The spectra have to be compared with both linear and logarithmic
y-scale. The frequency around 0.03 is dominant in both data sets, the
harmonics of that visible in amplitude.dat_sp
are suppressed in ar.dat_sp. This reflects
that the AR-model contains the relevant time scales, but has shortcomings
in a quantitative comparison. However, these are not too dramatic when
only viewed with second order statistics. The differences will be more
evident in the higher order correlations and other nonlinear concepts.
- Repeat the exercise starting from the ar-data you generated (file
ar.dat). You should observe that fitting an ar-model to ar-data will
yield residuals with a gaussian distribution, and that the
histograms, auto-correlation
functions and power spectra of the model data are identical to those
of the input data, if the order of the fit ( -p) is not smaller than the order of the model by
which the data were produced.
Embedding and time lags
- Visualize both amplitude.dat and ar.dat in a delay embedding (do
not forget to
reset the gnuplot, e.g., set nologs), using
delay :
Start with -d1 and increase it, at least up
to 50.
What is optimal by a) visual impression, and what should be
optimal when b) considering the auto-correlation function?
Answers:
amplitude.dat: a)
About 8, when unfolding is good but overlap is still small.
b) about 8: the first zero of the autocorrelation function
would be optimal for a harmonic, periodic signal embedded in 2
dimensions.
ar.dat: a) for delay 8, the shape of the blob of lines comes close to
circular, hence indicating sufficient decorrelation of the components
of the delay vectors. b) The auto-correlation function yields about
the same as for amplitude.dat.
Determinism and predictability
- compute the false nearest neighbour statistics
(false_nearest):
false_nearest amplitude.dat -M8 -d8 -o
-t200 -f5
Study the output, amplitude.dat.fnn, and
observe the invariance of the result (namely that the embedding dimension
3 is insufficient but 4 is o.k.) under change of the time lag.

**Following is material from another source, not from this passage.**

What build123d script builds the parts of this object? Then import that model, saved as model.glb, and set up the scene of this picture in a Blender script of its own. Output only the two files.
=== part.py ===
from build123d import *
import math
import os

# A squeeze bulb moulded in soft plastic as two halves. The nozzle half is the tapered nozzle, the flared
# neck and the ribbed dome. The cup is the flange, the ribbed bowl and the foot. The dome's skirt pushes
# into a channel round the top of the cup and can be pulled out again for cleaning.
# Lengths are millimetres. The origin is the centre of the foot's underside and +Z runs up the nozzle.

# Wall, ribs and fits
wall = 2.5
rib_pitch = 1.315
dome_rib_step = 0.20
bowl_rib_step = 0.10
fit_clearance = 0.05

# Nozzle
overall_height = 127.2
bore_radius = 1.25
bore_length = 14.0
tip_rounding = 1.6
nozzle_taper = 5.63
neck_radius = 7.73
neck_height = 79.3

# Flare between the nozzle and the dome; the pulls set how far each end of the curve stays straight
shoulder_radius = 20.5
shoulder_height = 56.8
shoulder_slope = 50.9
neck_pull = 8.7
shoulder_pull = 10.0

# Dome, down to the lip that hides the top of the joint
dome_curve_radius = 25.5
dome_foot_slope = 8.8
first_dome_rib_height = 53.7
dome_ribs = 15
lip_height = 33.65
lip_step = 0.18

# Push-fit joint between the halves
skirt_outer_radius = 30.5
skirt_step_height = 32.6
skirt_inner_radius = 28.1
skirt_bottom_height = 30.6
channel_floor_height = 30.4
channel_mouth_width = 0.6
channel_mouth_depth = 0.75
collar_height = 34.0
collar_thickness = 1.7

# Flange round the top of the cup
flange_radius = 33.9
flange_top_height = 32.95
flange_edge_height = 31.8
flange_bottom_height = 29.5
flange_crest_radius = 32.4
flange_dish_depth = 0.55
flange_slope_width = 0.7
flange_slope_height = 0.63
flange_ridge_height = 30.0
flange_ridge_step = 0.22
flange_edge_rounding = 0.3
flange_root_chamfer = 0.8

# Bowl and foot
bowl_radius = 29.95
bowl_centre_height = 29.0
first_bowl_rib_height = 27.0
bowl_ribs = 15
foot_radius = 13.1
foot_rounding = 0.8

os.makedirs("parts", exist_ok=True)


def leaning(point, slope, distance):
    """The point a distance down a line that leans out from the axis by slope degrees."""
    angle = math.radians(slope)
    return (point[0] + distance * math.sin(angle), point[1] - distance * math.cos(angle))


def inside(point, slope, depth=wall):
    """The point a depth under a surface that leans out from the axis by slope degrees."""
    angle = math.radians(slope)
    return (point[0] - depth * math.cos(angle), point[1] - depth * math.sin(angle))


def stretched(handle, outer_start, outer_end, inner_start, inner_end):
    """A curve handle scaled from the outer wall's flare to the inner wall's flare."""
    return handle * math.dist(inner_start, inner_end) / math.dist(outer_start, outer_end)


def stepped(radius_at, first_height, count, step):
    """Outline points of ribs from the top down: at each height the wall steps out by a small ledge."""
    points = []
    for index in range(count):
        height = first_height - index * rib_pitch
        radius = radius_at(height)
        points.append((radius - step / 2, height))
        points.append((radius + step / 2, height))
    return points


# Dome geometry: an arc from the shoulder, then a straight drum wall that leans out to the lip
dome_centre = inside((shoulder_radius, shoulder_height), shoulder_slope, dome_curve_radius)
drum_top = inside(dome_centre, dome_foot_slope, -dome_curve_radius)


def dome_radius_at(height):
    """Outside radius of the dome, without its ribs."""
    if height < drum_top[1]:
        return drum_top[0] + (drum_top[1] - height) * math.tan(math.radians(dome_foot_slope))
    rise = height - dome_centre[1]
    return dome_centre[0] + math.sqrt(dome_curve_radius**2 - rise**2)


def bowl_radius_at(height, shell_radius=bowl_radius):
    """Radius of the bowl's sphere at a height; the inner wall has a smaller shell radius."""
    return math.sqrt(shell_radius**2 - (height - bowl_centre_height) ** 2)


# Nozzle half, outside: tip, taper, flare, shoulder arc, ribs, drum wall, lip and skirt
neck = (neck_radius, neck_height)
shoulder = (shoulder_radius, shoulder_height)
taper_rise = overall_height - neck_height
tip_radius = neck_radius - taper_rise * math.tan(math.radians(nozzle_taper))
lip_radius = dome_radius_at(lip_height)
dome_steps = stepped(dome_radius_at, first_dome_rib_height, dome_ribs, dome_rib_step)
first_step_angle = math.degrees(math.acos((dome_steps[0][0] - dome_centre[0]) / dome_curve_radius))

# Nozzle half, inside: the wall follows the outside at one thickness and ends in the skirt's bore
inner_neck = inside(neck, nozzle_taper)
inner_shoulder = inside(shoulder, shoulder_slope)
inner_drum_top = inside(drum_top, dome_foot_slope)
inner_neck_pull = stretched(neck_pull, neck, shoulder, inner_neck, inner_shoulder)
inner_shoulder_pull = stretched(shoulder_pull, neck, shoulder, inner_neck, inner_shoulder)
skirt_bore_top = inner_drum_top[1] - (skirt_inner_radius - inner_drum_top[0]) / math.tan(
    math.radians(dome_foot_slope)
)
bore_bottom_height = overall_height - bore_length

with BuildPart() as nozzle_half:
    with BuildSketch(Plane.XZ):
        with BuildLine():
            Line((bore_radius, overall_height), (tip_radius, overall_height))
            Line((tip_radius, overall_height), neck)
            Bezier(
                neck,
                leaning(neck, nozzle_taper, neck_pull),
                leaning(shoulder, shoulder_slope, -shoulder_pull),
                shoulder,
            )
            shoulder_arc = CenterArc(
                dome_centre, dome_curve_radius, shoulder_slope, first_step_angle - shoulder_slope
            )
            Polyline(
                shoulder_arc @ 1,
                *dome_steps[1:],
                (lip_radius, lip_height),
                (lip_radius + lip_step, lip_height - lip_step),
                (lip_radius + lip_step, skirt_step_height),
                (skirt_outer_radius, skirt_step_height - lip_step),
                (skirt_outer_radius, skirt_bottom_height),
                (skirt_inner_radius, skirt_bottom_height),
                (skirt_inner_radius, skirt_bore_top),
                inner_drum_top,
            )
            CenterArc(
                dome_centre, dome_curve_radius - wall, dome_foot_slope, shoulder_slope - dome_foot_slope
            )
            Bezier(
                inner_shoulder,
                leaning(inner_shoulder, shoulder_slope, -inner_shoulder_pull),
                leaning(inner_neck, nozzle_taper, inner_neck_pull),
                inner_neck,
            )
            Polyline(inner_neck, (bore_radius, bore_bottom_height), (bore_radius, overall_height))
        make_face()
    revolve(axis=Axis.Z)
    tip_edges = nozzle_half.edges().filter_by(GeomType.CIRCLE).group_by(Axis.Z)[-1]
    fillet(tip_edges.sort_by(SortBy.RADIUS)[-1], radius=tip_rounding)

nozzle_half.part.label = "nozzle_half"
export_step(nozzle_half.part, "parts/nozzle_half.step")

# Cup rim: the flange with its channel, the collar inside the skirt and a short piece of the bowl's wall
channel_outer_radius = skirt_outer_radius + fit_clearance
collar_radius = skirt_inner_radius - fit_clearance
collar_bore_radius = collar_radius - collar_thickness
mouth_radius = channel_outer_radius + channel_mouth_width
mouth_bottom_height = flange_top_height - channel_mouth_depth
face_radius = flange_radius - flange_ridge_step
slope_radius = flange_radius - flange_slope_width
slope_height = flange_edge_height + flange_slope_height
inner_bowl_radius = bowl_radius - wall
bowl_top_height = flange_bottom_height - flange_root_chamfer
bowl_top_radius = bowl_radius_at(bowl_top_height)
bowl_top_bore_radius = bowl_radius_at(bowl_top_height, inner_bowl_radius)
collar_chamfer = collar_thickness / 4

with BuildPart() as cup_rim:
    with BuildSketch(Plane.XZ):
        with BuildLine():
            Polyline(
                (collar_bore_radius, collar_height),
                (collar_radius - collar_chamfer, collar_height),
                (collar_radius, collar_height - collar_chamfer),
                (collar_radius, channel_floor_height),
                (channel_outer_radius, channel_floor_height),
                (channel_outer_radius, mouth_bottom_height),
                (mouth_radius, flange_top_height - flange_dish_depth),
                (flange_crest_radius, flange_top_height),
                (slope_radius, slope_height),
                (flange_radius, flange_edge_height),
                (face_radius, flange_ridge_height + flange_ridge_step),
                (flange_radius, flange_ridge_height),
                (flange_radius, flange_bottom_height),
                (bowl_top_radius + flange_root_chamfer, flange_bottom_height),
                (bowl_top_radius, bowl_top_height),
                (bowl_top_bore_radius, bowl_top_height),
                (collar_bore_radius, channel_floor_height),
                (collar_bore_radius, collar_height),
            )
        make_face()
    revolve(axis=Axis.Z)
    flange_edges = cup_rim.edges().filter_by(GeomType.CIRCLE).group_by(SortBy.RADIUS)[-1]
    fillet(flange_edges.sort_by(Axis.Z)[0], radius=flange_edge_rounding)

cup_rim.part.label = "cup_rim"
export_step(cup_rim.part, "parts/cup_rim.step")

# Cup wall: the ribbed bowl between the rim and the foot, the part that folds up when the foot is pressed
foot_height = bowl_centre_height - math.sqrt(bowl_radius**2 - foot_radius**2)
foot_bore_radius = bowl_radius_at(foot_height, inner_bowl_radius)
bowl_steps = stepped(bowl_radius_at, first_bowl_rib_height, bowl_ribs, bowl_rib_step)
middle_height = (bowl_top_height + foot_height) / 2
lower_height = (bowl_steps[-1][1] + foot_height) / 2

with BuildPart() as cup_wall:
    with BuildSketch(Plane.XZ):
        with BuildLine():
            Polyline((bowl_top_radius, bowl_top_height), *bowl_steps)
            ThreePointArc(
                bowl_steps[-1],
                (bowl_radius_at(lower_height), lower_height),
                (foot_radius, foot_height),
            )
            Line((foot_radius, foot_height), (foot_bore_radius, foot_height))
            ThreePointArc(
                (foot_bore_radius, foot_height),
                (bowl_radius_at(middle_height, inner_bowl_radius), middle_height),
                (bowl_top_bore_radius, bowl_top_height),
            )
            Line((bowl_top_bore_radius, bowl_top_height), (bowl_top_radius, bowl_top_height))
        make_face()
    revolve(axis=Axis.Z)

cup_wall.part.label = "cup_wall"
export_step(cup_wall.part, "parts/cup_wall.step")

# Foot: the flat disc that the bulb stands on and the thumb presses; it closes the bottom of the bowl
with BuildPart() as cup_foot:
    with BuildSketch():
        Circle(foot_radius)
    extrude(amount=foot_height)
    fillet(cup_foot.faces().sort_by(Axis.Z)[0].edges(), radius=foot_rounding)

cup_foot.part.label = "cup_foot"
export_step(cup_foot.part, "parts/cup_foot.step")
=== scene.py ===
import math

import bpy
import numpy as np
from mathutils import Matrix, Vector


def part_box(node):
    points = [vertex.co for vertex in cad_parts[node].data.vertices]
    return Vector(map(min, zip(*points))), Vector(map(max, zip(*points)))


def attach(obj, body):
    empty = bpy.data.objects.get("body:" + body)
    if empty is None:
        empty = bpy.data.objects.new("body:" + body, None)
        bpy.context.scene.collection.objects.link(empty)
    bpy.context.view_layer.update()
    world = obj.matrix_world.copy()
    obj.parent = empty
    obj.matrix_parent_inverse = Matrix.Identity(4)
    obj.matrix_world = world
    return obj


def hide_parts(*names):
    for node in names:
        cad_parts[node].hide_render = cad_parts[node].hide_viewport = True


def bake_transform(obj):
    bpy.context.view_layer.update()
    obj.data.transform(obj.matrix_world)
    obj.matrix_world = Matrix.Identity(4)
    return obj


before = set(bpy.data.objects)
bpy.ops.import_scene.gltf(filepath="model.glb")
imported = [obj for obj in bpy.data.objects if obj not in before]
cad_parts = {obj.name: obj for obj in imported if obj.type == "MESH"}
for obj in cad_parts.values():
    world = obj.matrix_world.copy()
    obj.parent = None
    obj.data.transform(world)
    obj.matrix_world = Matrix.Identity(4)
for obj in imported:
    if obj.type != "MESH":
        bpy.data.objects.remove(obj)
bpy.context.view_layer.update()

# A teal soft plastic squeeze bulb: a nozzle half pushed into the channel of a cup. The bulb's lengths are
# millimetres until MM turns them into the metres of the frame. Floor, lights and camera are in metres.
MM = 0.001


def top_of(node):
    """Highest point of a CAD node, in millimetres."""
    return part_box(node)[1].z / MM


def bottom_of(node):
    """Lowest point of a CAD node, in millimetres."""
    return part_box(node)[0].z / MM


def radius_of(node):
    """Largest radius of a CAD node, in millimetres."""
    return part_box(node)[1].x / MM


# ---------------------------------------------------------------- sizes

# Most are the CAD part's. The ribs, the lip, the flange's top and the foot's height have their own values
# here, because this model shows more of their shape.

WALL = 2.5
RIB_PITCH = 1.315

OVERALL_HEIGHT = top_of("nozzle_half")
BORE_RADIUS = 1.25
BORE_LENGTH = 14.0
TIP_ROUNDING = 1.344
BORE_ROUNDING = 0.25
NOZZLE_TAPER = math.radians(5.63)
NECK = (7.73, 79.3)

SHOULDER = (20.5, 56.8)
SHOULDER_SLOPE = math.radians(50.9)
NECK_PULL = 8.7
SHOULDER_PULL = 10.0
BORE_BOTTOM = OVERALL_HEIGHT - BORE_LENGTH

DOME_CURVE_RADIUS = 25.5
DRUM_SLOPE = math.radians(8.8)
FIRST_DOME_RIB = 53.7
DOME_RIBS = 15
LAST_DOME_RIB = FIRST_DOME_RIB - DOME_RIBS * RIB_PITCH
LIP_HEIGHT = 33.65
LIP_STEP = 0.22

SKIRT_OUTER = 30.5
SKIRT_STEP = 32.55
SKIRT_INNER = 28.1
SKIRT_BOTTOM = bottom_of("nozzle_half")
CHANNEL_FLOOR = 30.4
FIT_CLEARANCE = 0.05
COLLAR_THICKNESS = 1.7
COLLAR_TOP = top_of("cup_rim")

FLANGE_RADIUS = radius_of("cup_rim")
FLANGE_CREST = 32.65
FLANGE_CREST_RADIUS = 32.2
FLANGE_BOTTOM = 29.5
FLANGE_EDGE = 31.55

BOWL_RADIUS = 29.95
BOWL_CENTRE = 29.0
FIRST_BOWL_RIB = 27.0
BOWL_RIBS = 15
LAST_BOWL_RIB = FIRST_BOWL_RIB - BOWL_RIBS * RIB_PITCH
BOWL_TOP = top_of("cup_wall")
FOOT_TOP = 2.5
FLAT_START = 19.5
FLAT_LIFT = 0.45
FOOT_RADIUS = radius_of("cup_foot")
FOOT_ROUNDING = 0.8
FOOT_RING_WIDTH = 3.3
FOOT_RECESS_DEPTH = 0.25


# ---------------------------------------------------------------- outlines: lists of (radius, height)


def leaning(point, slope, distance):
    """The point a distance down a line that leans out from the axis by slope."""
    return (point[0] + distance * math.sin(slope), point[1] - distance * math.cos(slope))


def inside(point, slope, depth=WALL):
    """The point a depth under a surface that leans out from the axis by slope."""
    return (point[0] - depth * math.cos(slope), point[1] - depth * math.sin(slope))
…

- Use the zeorth-order predictor
(zeroth)
on amplitude.dat and on ar.dat.
zeroth amplitude.dat -m1,4 -d8 -o
-s250
zeroth ar.dat -m1,4 -d8 -o
-s250
plot
[][0:1.5] 'amplitude.dat.zer','ar.dat.zer',.05*exp(.02*x)

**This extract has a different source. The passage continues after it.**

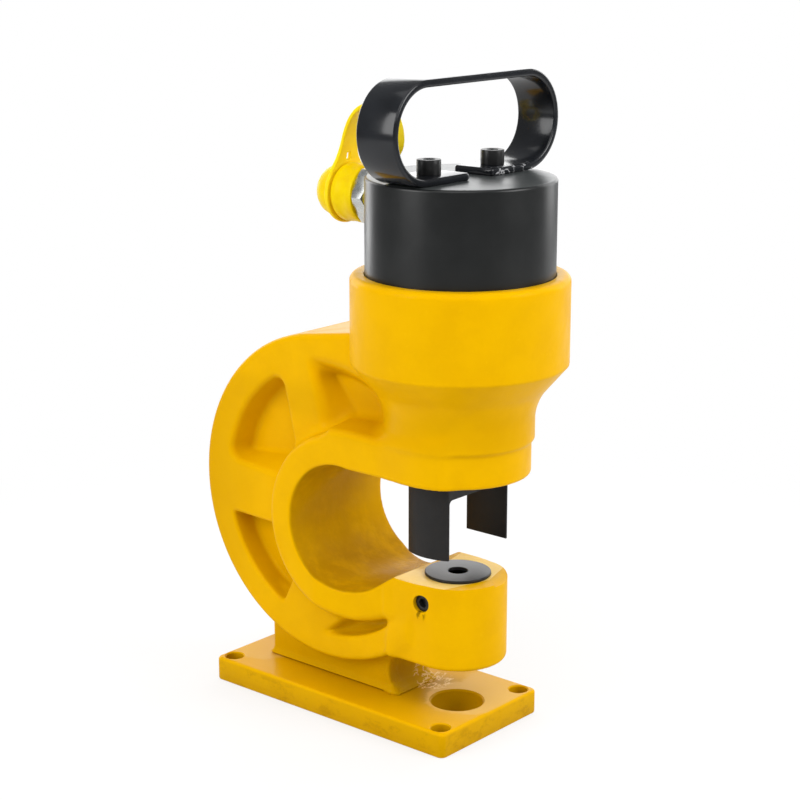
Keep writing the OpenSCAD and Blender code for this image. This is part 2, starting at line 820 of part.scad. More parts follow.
// Points of a cubic curve from a to d, drawn towards b and c, without its last point
function curve(a, b, c, d, n = 8) =
    [for (i = [0:n - 1]) let (t = i / n, u = 1 - t)
        u * u * u * a + 3 * u * u * t * b + 3 * u * t * t * c + t * t * t * d];

// Outline of a band of even thickness along a path
function band(path, thick) =
    let (last = len(path) - 1,
        sides = [for (i = [0:last])
            let (d = path[min(i + 1, last)] - path[max(i - 1, 0)])
            thick / 2 * [-d[1], d[0]] / norm(d)])
    concat([for (i = [0:last]) path[i] + sides[i]],
        [for (i = [last:-1:0]) path[i] - sides[i]]);

// The band rises from the cap's eye, arches over and comes down on the root's eye
strap_start = [eye_x, coup_z + eye_d / 2 - 1.5];
strap_top = [root_x - 6.5, coup_z + 50];
strap_side = [root_x + 8, coup_z + 31];
strap_end = [root_x, coup_z + root_eye_d / 2 + 4];
strap_path = concat(
    curve(strap_start, strap_start + [2, 14], strap_top - [12, 0], strap_top),
    curve(strap_top, strap_top + [9, 0], strap_side + [0, 10], strap_side),
    curve(strap_side, strap_side - [0, 9], strap_end + [0, 6], strap_end),
    [strap_end]);

c_frame();
base_plate();
base_screws();
cylinder_node();  // cylinder
ram();
piston_seal();
piston_guide_ring();
punch();
punch_retainer();
gland_bush();
rod_wiper();
spring_anchor();
return_spring();
stripper();
die();
die_set_screw();
handle();
handle_screws();
coupler_body();
port_washer();
coupler_poppet();
poppet_spring();
coupler_guide();
dust_cap();
cap_strap();
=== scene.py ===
import math
from functools import reduce

import bmesh
import bpy
import numpy as np
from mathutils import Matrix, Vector


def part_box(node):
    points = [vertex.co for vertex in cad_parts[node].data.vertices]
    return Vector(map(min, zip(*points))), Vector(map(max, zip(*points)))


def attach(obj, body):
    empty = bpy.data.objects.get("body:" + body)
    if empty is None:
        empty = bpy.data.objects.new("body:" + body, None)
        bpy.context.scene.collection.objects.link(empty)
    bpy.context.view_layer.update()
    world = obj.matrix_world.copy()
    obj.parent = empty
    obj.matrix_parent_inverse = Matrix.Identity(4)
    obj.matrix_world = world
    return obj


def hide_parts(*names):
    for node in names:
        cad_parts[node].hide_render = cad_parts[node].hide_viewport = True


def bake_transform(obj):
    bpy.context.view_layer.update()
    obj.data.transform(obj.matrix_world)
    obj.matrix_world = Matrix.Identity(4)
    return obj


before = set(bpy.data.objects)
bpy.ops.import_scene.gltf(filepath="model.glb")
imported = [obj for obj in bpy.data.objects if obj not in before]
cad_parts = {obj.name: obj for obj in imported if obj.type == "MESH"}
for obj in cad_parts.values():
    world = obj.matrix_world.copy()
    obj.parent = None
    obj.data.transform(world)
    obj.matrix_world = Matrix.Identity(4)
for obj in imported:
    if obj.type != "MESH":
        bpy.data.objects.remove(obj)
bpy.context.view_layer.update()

# Sizes in millimetres, as on the part: R is a radius, HALF half a width in Y, and a pair is X and Z
PUNCH_X = 64.0
THROAT = (9.0, 115.0)
THROAT_R = 37.0
RING = (-13.0, 126.0)
RING_R = 96.27
WEB_HALF = 28.0
POCKET_FLOOR = 13.5
LIP_R = 54.2
LIP_HALF = 40.5
PLATE_TOP = 14.5
FOOT_HALF = 16.5
JAW_R = 28.0
JAW_TOP = 91.5
NECK_LOW = 152.0
NECK_R = 40.2
STEP_R = 42.0
COLLAR_R = 60.25
COLLAR_TOP = 264.0
CYLINDER_R = 52.0
BORE_R = 37.5
CYLINDER_TOP = 316.4
SCREW_PITCH = 54.0
COUPLER_Z = 300.6


# Shapes as distance fields
def join(a, b, r):
    """Union of two distance fields with a hollow fillet of radius r between them."""
    return np.maximum(r, np.minimum(a, b)) - np.hypot(np.maximum(r - a, 0), np.maximum(r - b, 0))


def meet(a, b, r):
    """Intersection of two distance fields with its edge rounded to radius r."""
    return np.minimum(-r, np.maximum(a, b)) + np.hypot(np.maximum(a + r, 0), np.maximum(b + r, 0))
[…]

You should be able to verify the following observations:
For increasing prediction horizion, the prediction errors of amplitude.dat
show two regimes: Exponential increase of the error due to chaos
(the regime of nonlinear deterministic dynamics), slow linear
increase due to loss of phase locking (the regime of linear
correlations due to the rather constant period of the oscillations),
constant
when the predictions lose all correlations to the actual
values (limit of unpredictability for a large prediction horizon of more
time steps than can be computed with this data set,
the relative prediction error saturates at 1. In order to
arrive a prediction horizons larger than one half of the data set,
you must switch off the causality window by the -C0 option in zeroth).
No succesful prediction for ar.dat beyond the linear correlations.
Since ar.dat is a linear stochastic data set,
it does not contain phase space information.